### Do this:
Check each line of the material below, and copy it if it holds the string "caption".

### Data section:

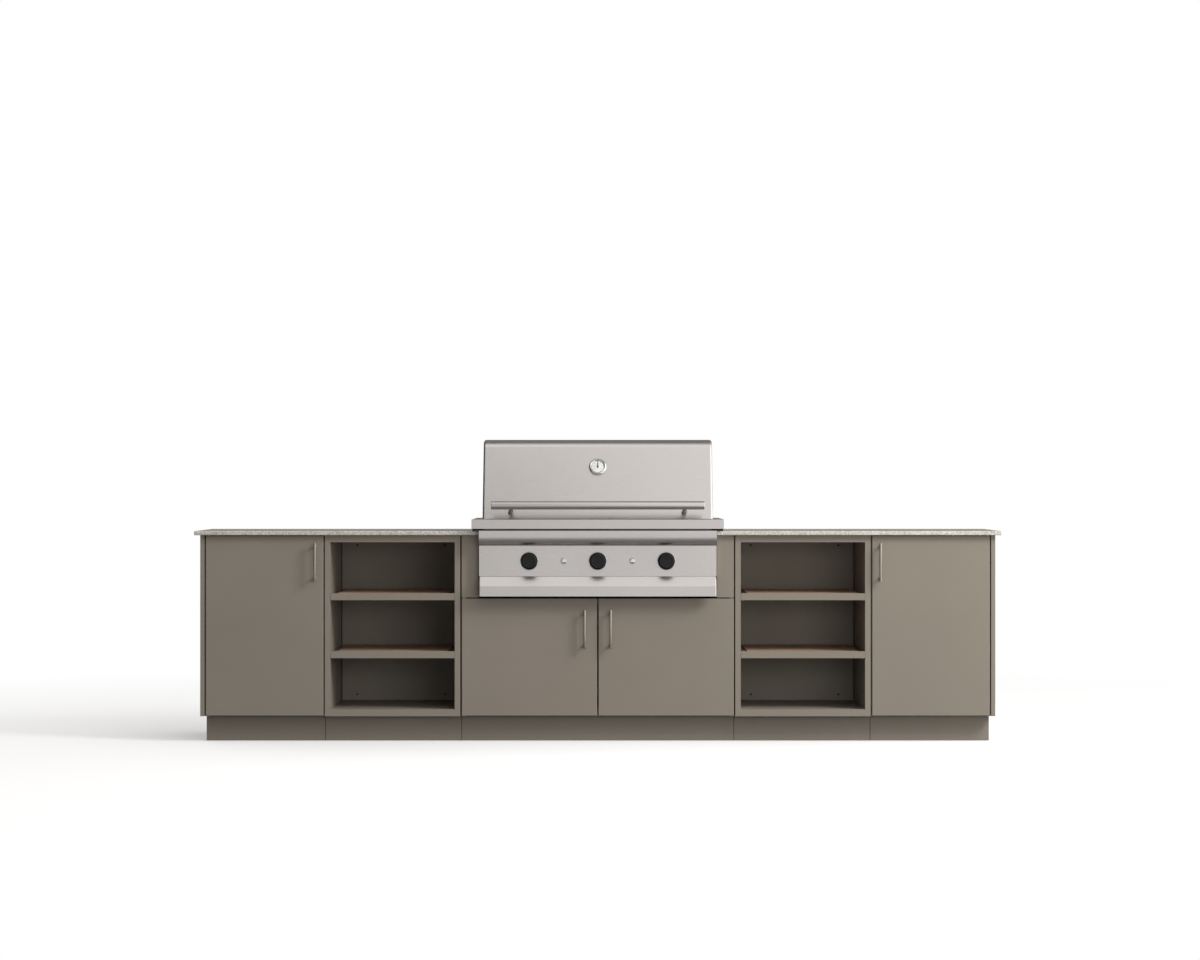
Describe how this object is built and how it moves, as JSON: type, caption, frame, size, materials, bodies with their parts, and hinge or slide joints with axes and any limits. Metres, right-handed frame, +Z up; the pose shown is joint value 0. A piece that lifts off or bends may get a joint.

--

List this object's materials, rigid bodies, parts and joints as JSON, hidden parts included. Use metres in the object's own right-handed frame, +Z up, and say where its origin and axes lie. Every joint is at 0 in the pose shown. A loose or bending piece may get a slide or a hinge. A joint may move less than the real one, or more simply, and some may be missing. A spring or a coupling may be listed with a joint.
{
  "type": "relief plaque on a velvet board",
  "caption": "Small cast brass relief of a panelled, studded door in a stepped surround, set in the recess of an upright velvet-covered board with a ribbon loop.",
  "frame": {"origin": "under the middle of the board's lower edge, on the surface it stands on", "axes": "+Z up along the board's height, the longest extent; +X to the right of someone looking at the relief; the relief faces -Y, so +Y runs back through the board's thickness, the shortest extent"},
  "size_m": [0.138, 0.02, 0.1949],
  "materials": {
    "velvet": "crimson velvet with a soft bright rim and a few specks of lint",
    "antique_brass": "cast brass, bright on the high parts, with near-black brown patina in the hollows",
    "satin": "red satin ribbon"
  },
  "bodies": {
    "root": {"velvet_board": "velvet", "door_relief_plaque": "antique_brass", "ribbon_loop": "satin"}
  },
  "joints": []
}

### Written answer:
Describe how this object is built and how it moves, as JSON: type, caption, frame, size, materials, bodies with their parts, and hinge or slide joints with axes and any limits. Metres, right-handed frame, +Z up; the pose shown is joint value 0. A piece that lifts off or bends may get a joint.
  "caption": "Small cast brass relief of a panelled, studded door in a stepped surround, set in the recess of an upright velvet-covered board with a ribbon loop.",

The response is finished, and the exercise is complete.